For Tennessee’s football program, the arrival of November typically signals the end of Daylight Savings Time and the start of Season-Saving Time.
With a 3-5 record that includes five consecutive losses to Football Bowl Subdivision rivals, the 2014 Vols are mired in mediocrity. Even so, a strong November could salvage the season by producing a winning record and a bowl bid.
“Oh, man, that would be huge,” senior defensive tackle Jordan Williams told InsideTennessee. “That’s our goal – to end with a four-game win streak and take it on to a bowl game.”
Sophomore defensive end Corey Vereen put it this way: “That would mean everything to the team. That’s our focus every single day. It’s on the walls. We focus every single day on getting to that bowl game…. It would be a major step in the program for Coach (Butch) Jones, us, Tennessee, the whole state.”
In addition to a winning record and bowl bid, the Vols’ self-esteem will be on the line this November. Coming off four losing seasons in a row, many players see November as a chance for redemption.
“"A lot of us have pride and a lot of us aren't used to losing,” junior safety Brian Randolph said. “We just want to get things turned around and be the Tennessee that we know we can be. It gives us a lot of motivation. We still have a lot to play for."
This certainly wouldn’t be the first Vol squad to salvage a season by catching fire in November. It has happened so often, in fact, that three decades ago the program adopted the motto: “People remember what you do in November.”
Here are a few examples of seasons saved by memorable Novembers:
1985: Coming off a 6-6 tie with unranked Georgia Tech, Tennessee stood 3-1-2 through October. The Vols swept five November games, then hammered Miami in the Sugar Bowl to finish with a 9-1-2 record and a No. 4 national ranking.
1986: Standing 2-5 and riding a three-game losing streak, Tennessee went 4-0 in November, then dumped Minnesota in the Liberty Bowl to finish 7-5.
1987: A loss at unranked Boston College dropped the Vol record to 5-2-1 but a 4-0 November led to a Peach Bowl victory that capped a 5-0 finish and a No. 14 finish nationally.
1988: Tennessee appeared dead in the water after a 1-6 start but the team regrouped to go 4-0 in November and finish 5-6. That momentum carried over, helping the ’89 Vols go 11-1 with an SEC title and No. 5 national finish.
1994: Standing 4-4 through October, the Vols rallied behind some kid named Peyton Manning to go 3-0 in November, then crush Virginia Tech in the Gator Bowl to close out an 8-4 season that earned a No. 22 national ranking.
2000: A 4-3 start saw the Vols plummet from No. 11 to unranked but a 4-0 November elevated Tennessee to an 8-3 regular-season record, a No. 21 ranking and a Cotton Bowl invitation.
2007: Tennessee limped out of October with a 5-3 record and a No. 24 ranking but a 4-0 sweep of November produced a 9-3 record, a No. 14 ranking and a berth in the SEC Championship Game.

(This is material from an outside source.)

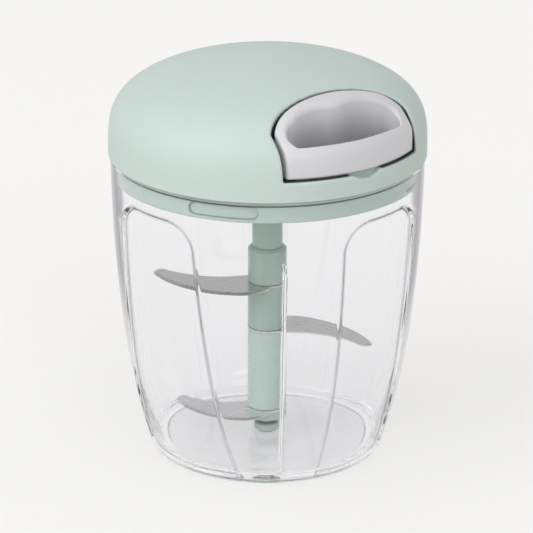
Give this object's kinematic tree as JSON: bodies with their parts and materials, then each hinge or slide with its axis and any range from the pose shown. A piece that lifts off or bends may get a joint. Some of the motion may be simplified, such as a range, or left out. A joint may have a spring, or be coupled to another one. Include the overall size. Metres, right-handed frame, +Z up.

2010: Derek Dooley’s debut team stood 2-6 after an 0-4 October but found its bearings in November, going 4-0 to finish 6-6 and earn a bid to the Music City Bowl.
Tennessee hasn’t reached a bowl game since 2010. The four-year drought feels even longer.
“The seniors, we haven’t been to a bowl game since we’ve been here,” nickel back Justin Coleman said. “Going to a bowl game would mean everything to us. Personally, I think if we get to a bowl game it will change the whole perception of Tennessee.”
It also might change the mood that accompanies five losing records in the past six seasons. A taste of success this season could provide momentum for 2015 and beyond.
“Getting a bowl game is going to carry on for the younger guys,” Coleman said. “They’re going to know how it feels to win and they’re going to want it more.”
Though five years removed from its last postseason appearance, Tennessee has a few redshirt seniors remaining from the 2010 team that faced North Carolina in the Music City Bowl.
“The last time we went to a bowl game was my redshirt year, and that was a long time ago,” offensive tackle Jacob Gilliam told IT. “That was some of the most fun I ever had, and I didn’t even play. I can’t imagine what being out there playing would be like.”
His teammates can’t imagine it, either. Most have never even attended a bowl game.
“Some of the guys ask what it’s like,” Gilliam said. “You explain that you get 15 more practices and there’s certain events you go to. Ultimately, it’s a football game but there’s a whole month leading up to it. You get a lot of maturity and experience from it.”
Gilliam would love to make this a November to remember by winning out to finish 7-5 and earn a bowl bid—not just for himself and the other seniors but for the long-term benefit of the program.
“Obviously, it means a lot to the program because we’re trying to change the culture around here,” he said. “Going to a bowl game is the first step in that.”